Türk milliyetçilerinin tevkif edilmesine başlandığı ve Türkçülük aleyhindeki korkunç kampanyanın büyük bir azgınlıkla devam ettirildiği o ilk günlerde, zalimler, çomakları vasıtasıyle annene bir teklifte bulunmuşlardı: Annen, bir bağışlanma yazısı yazacak ve bu yazı makinenin başındakine sunulacaktı. Evet, teklife göre, milletimize gönül verdiğimiz için, böyle bir sevginin mânâsını dahi anlayamayacak seviyedeki insanlardan af dileyecektik. Tanrı’nın, kendisine bağışladığı insanlığa ve onun da üstünde, damarlarında dolaşan kanın kutsallığına inanan hangi Türk böyle bir şerefsizliği kabul edebilirdi? Annen de etmedi. Ve işte manevî ıstırapların yanında maddî sıkıntılara göğüs germek zorunda kalmasının sebebi de bu oldu. O, yüzyıllardan beri ıstırapla yoğurulmakta olan bir soyun yetişkin bir kızı idi. Kendi vatanında, kendi bayrağının gölgesinde, kendinden olmayanların işkencelerine dayansındı. Fakat sen masum ve talihsiz yavrudan ne istiyorlar, senin sütünü niçin kesiyorlardı?
Balıkesir’deki ıstıraplı günler böylece uzadı gitti. Ve anneni hiçbir şeyle suçlayamayanlar, sonunda vazifesini geri vermek zorunda kaldılar. Bu tayin yapılırken, maarifin başındaki adam:
-Uzak bir vilâyetin lisesine!
buyruğunu vermiş, fakat araya giren bazı insaf sahipleri, size yaptırılmak istenen zulüm yolculuğunu Zonguldak’a çevirebilmişlerdi. Senin, şehirler arası ikinci yolculuğun, işte bu tayin neticesinde oldu Afşın..

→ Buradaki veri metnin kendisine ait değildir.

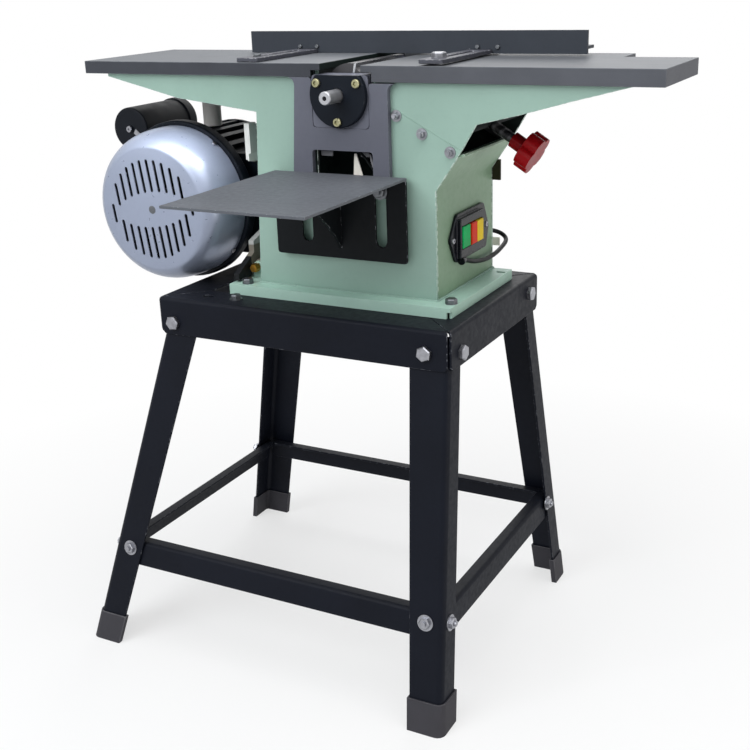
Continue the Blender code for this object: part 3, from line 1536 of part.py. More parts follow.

Zonguldak’ta Vakıflar Müdürlüğü’ne ait iki katlı bir evin birinci katının iki odasına yerleşmiştiniz. Günler, haftalar, aylar durumda bir değişiklik olmadan geçiyordu, ama sen de büyüyordun. Annenin bana gönderdiği resimlerin, çok tatlı bir çocuk olduğunu gösteriyordu. Tophane’deki Askerî Cezaevi’n- de resimlerine hasretle bakarken, hep, seni ne zaman görebileceğimi düşünür, garip düşüncelere dalardım.
O kış, o bahar böyle geçti Afşın. Ve ben seni ikinci defa bağrıma basmak saadetine erdiğim gün, sen, yaşını doldurmak üzere bir bebek bulunuyordun.